Golf courses are always looking for new, innovative ways to make money. If they aren’t, well then, they should be. Earlier this year, we saw a Missouri golf course offer a golf-by-the-hour solution to combat slow play. Now, Salt Lake City-owned courses will offer another alternative: variable pricing and discounts.
Earlier this week in an effort to salvage its losses, the board of the six city-run Utah courses unanimously approved an ordinance which will allow for fluctuating greens fees based on demand to sell the maximum amount of tee times. The Salt Lake Tribune has the report:
Rather than setting prices for the city’s six courses en masse, which golf managers say can take months, golf directors will be allowed to offer deals to entice players to hit the links during slow times.
The city hopes the change will help break a series of losses that led it to close courses to save money. The city’s golf division is on course to lose about $1 million in the fiscal year that runs from July 1, 2016, through June 30, 2017.
“We’ve only got three, four months left in the [fiscal] year. And it keeps raining,” Dan Dent, the city’s golf manager, said at a recent council meeting.

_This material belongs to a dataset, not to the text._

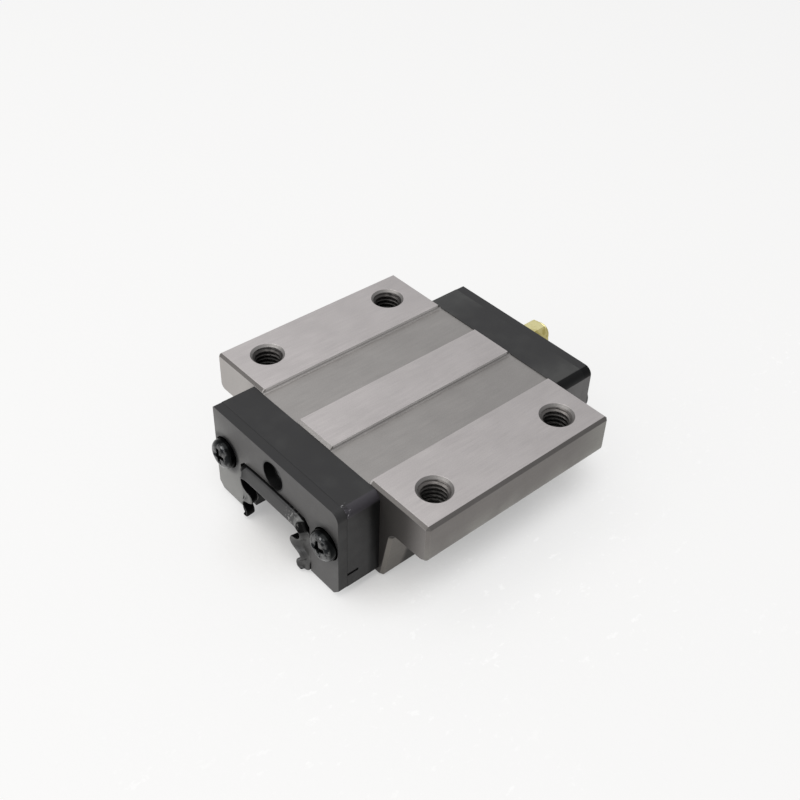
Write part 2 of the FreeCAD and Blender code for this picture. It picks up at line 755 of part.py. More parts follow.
# ---- balls ----
def ball_places():
    # where the balls of one loop stand: distances along it, split by straight run and turn
    length, radius = size("sizes.casing_length"), size(TURN_RADIUS)
    half_turn = math.pi * radius
    pitch = 2 * (length + half_turn) / size("sizes.loop_count")
    load, turn = int(size("sizes.load_count")), int(size("sizes.turn_count"))
    start = (length - (load - 1) * pitch) / 2
    places = {"load_balls": [], "rear_turn_balls": [], "return_balls": [], "front_turn_balls": []}
    for step in range(load):
        along = start + step * pitch - length / 2
        places["load_balls"].append((along, -radius))
        places["return_balls"].append((-along, radius))
    for step in range(turn):
        angle = (start + (load + step) * pitch - length) / radius
        across = -radius * math.cos(angle)
        along = length / 2 + radius * math.sin(angle)
        places["rear_turn_balls"].append((along, across))
        places["front_turn_balls"].append((-along, -across))
    return places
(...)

Salt Lake City News Salt Lake City golf courses are set to offer variable pricing, more discounts – Salt Lake… https://t.co/Saor3LR0gl pic.twitter.com/PCP736xzPj
— Salt Lake City News (@SaltLakeCity_NC) April 19, 2017
Dent’s hope with the new ordinance is to give flexibility to the course operators, who can study player trends and offer discounts during low-turnout tee times. About half of available tee times go unused.

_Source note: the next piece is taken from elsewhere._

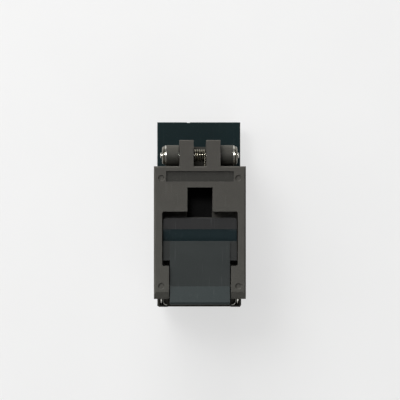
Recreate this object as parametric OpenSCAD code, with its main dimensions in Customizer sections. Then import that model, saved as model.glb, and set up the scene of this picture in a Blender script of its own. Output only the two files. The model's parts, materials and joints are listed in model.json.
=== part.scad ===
// Clamshell test socket for a small-outline chip: a base with two rows of spring contacts,
// a lid on a hinge shaft, and a latch plate in the lid that hooks a pin at the base's front.
// Millimetres. +Z is up from the board, X runs along the hinge shaft, +Y points to the hinge.
// The origin is on the board, under the middle of the base.

/* [Body] */
// Length of the base and the tail plate, latch end to hinge end
body_l = 40.8; // [40.4:0.1:50]
// Width of the base and the tail plate
base_w = 18.4; // [18.2:0.1:24]
// Height of the base rim above the board
base_top = 8; // [7.8:0.1:9.6]
// Thickness of the tail plate
plate_t = 1.6; // [1.2:0.1:1.9]
// Height of the wide lower step of the base
step_top = 4.6; // [4.2:0.1:5]
// How far the upper walls of the base stand in from the lower step
step_in = 0.6; // [0.4:0.1:0.7]

/* [Lid] */
// Thickness of the lid
lid_t = 5.5; // [5.3:0.1:7]
// Gap between the closed lid and the base rim
lid_gap = 0.3; // [0.2:0.05:0.5]
// How far each side of the lid stands out past the base
lid_overhang = 0.8; // [0.7:0.1:1.5]
// How far the front of the lid stays behind the front of the base
lid_setback = 2; // [1.8:0.1:2.2]
// Length of the two arms beside the latch tongue
arm_l = 7.2; // [6.6:0.1:8]
// Width of the wide bay for the latch head
bay_w = 16.5; // [16:0.1:17]
// Length of the wide bay
bay_l = 11.85; // [11:0.05:13]
// Width of the slot behind the bay
slot_w = 5.5; // [4.5:0.1:7]
// Length of the slot behind the bay
slot_l = 5.25; // [4.5:0.05:6]
// Thickness of the bay floor above the pusher
bay_floor_t = 0.8; // [0.6:0.1:1.2]

/* [Hinge] */
// Distance from the rear of the tail plate to the hinge axis
hinge_setback = 7.5; // [6.8:0.1:9]
// Depth of the hinge axis below the top of the lid
hinge_drop = 3.5; // [3.4:0.1:4]
// Diameter of the hinge, latch and catch pins
pin_d = 1.2; // [1:0.1:1.4]
// Radial clearance of a pin in a hole it turns in
pin_clear = 0.05; // [0.02:0.01:0.08]
// Outer radius of the round hinge barrels on the base
barrel_r = 2.25; // [1.9:0.05:2.35]
// Distance from the hinge axis to the square rear face of the lid ears
ear_reach = 3.3; // [3.1:0.1:3.4]
// Width of each lid ear
ear_w = 3.05; // [2.4:0.05:3.4]
// Clear width between the ears, where the spring sits
spring_bay = 2.82; // [2.6:0.02:3.4]
// Length of each barrel along the shaft
barrel_l = 2.7; // [2:0.05:3]

/* [Latch] */
// Side clearance of the latch in the lid
latch_clear = 0.22; // [0.15:0.01:0.3]
// Depth of the latch top below the top of the lid
latch_drop = 0.5; // [0.3:0.1:0.6]
// Thickness of the latch plate
latch_t = 1.7; // [1.5:0.1:1.8]
// Turn of the latch from just free of the catch pin to fully home under it, in degrees
home_turn = 4; // [3:0.5:4.5]

/* [Chip and contacts] */
// Contacts on each side
contacts = 14; // [8:1:14]
// Pitch of the contacts
pitch = 1.27; // [1:0.01:1.27]
// Distance from the middle of the chip to the middle of its lead feet
foot_x = 4.75; // [4.6:0.05:4.85]
// Height of the lead feet above the board
foot_z = 5.7; // [5.6:0.05:5.8]
// Thickness of the contact strip
strip_t = 0.35; // [0.25:0.05:0.4]
// Distance from the middle to the inner row of tails
tail_in = 5.2; // [5.15:0.05:5.4]
// Distance from the middle to the outer row of tails
tail_out = 6.9; // [6.6:0.05:6.95]
// Length of the tails below the board face
tail_l = 3.2; // [2.4:0.1:4]

/* [Hidden] */
CONTACTS = [for (i = [1:2 * contacts]) str("contact_", i < 10 ? "0" : "", i)];

$fn = 48;
eps = 0.01;
big = 100;

// ends of the body and heights of the stack
front_y = -body_l / 2;
rear_y = body_l / 2;
lid_z0 = base_top + lid_gap;
lid_z1 = lid_z0 + lid_t;
lid_w = base_w + 2 * lid_overhang;
pin_r = pin_d / 2;
hole_r = pin_r + pin_clear;
press_clear = 0.02;
press_r = pin_r + press_clear;

// hinge
hinge_y = rear_y - hinge_setback;
hinge_z = lid_z1 - hinge_drop;
hinge_gap = 0.15;
swing_gap = 0.2;
neck_run_in = 0.5;
block_run_in = 1;
ear_x = spring_bay / 2;
ear_out = ear_x + ear_w;
barrel_gap = 0.15;
barrel_x = ear_out + barrel_gap;
barrel_out = barrel_x + barrel_l;
block_top = hinge_z - ear_reach - swing_gap;
ear_corner_r = 0.25;
cap_r = 2.2;
cap_t = 0.9;
cap_flange_t = 0.3;
cap_body_r = 2;
cap_round = cap_t / 2;
shaft_proud = 0.4;
tip_chamfer = 0.15;

// lid outline
lid_front = front_y + lid_setback;
lid_rear = hinge_y - barrel_r - hinge_gap;
bay_front = lid_front + arm_l;
bay_rear = bay_front + bay_l;
slot_rear = bay_rear + slot_l;
slot_run_in = 1.25;
slot_front = bay_rear - slot_run_in;
arm_ledge = 1.5;
throat_w = bay_w - 2 * arm_ledge;
bay_r = 0.4;
bevel_l = 1.55;
bevel_drop = 0.75;
top_chamfer = 0.35;
rear_chamfer = 0.25;
lower_chamfer = 0.3;
pusher_t = 0.8;
pusher_clear = 0.1;
floor_z = lid_z0 + pusher_t + bay_floor_t;
throat_open_l = 4.4;
floor_front = lid_front + throat_open_l;
skirt_clear = 0.3;
skirt_in = base_w / 2 - step_in + skirt_clear;
skirt_drop = 2.9;
skirt_front = 0.5;
skirt_front_foot = 1.1;
skirt_rear = 0.7;
skirt_rear_foot = 1.5;
label_w = 14.8;
label_l = 2.3;
label_setback = 1.05;
label_depth = 0.4;
mark_r = 0.6;
mark_depth = 0.12;
mark_x = (throat_w + lid_w) / 4;
mark_setback = 2.6;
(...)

The changes will eliminate the systemwide tiered green fee structure — in which prices change depending on popular times of the season.
Dent also plans to give students and seniors — groups that comprise particularly avid golfers — more times to play at their discounted rates. Under the fee structure set for 2016, the city restricted the times courses could offer discounted rates to students and seniors.
Golf managers hope the change will raise revenue by about $128,000 in the next fiscal year. Dent also said he’s looking for ways to trim administrative costs.
It will be interesting to see if this new model works, and if so, what kind of impact it could have on other city-run golf courses across the country.